Stavolta la meta designata è Avellino e siamo di fronte alla semifinale: ci sarebbe un ulteriore scoglio da superare poi. Ma fermiamoci per un momento qui: già fare l’impresa in un campo difficile e un ambiente caldissimo come quello del Partenio riscriverebbe la storia di questa maledetta stagione.

E’ nelle situazioni più ardue che la squadra che più amiamo è in grado di tirare fuori risorse insperate. Incredibili. Inesauribili. Sarà così anche stavolta. Ne sono più che sicura.

IL SEGNO DEL DESTINO

Fosse finita 0-3 con passaggio del turno da parte del Renate starei per scrivere un papiro. Una colata di cemento di parole con l’analisi di una sconfitta clamorosa, di un’eliminazione incredibile. Dell’ennesimo episodio della storia che condanna il tifoso del Padova ad una sofferenza senza fine, anche quando sembra che le cose si incanalino sui giusti binari.
E’ invece terminata 1-3 e ad andare in semifinale con l’Avellino sono proprio i biancoscudati.
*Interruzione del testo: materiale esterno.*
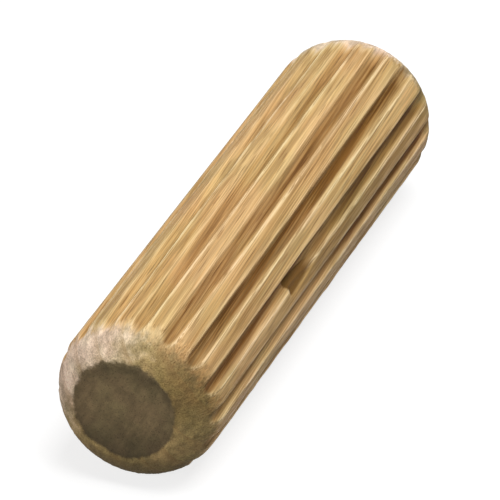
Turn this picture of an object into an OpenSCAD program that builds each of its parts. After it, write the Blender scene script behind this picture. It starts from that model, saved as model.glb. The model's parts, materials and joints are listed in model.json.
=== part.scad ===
// Fluted wooden dowel pin, lying along X with its middle at the origin.
// A turned blank with a round nose at each end, less the flutes that run along it.
// Each flute is cut as deep in the nose as on the shank, so it runs out where the nose
// has dropped below the flute's own root.

/* [Pin] */
// Diameter over the lands
pin_d = 10; // [8:0.5:12]
// Length between the two sawn faces
pin_len = 40; // [20:1:60]

/* [Noses] */
// Radius of the arc that rounds each end, tangent to the shank
nose_r = 3; // [2:0.1:4.5]
// Diameter of the flat sawn face that cuts each nose
face_d = 6.3; // [4.2:0.1:9.6]

/* [Flutes] */
// Number of flutes around the pin, even so that the pin lies on two lands
flute_count = 16; // [10:2:20]
// Radius of a flute's round bottom
flute_r = 0.45; // [0.3:0.05:0.6]
// Depth of the flutes below the lands
flute_depth = 0.35; // [0.15:0.05:0.4]

/* [Hidden] */
$fn = 96;
pin_r = pin_d / 2;
face_r = face_d / 2;
// the nose's arc has its centre this far from the axis
nose_core = pin_r - nose_r;
// and the sawn face cuts it this far beyond the shank
nose_len = sqrt(nose_r * nose_r - (face_r - nose_core) * (face_r - nose_core));
shank_len = pin_len - 2 * nose_len;
flute_pitch = 360 / flute_count;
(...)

Questo mi mette nella condizione di poter evitare giudizi definitivi e di prendere a spunto le parole pronunciate da Ronaldo nel dopo partita. “Lo prendo come un segno del destino il fatto che si sia dovuto soffrire così per arrivare alla semifinale, si vede che comunque toccava a noi andarci” ha detto il capitano, ripreso poi anche dall’allenatore Mandorlini che credo, allo 0- 3 del Renate, che si sia visto passare davanti agli occhi l’intero film della sua vita da allenatore senza trovarvi nulla di simile prima d’ora.
Ecco, bravo Ronnie. Facciamo in modo che questo segno vi resti nel cuore e nella mente fino alla fine per evitarvi altri paurosi cali di tensione come quello che si è visto nella ripresa della gara contro il Renate. Facciamo che d’ora in avanti non si dà nulla per scontato, neanche un’ampia vittoria nella partita di andata. Facciamo che d’ora in avanti non si gestisce più nulla e ogni goccia di sudore deve essere indirizzata a fare la partita e non a cercare di amministrare qualcosa di acquisito.

Mancano potenzialmente “solo” 4 partite. Ce la possiamo fare a non dimenticare così velocemente il grande insegnamento di questo 2 giugno 2021.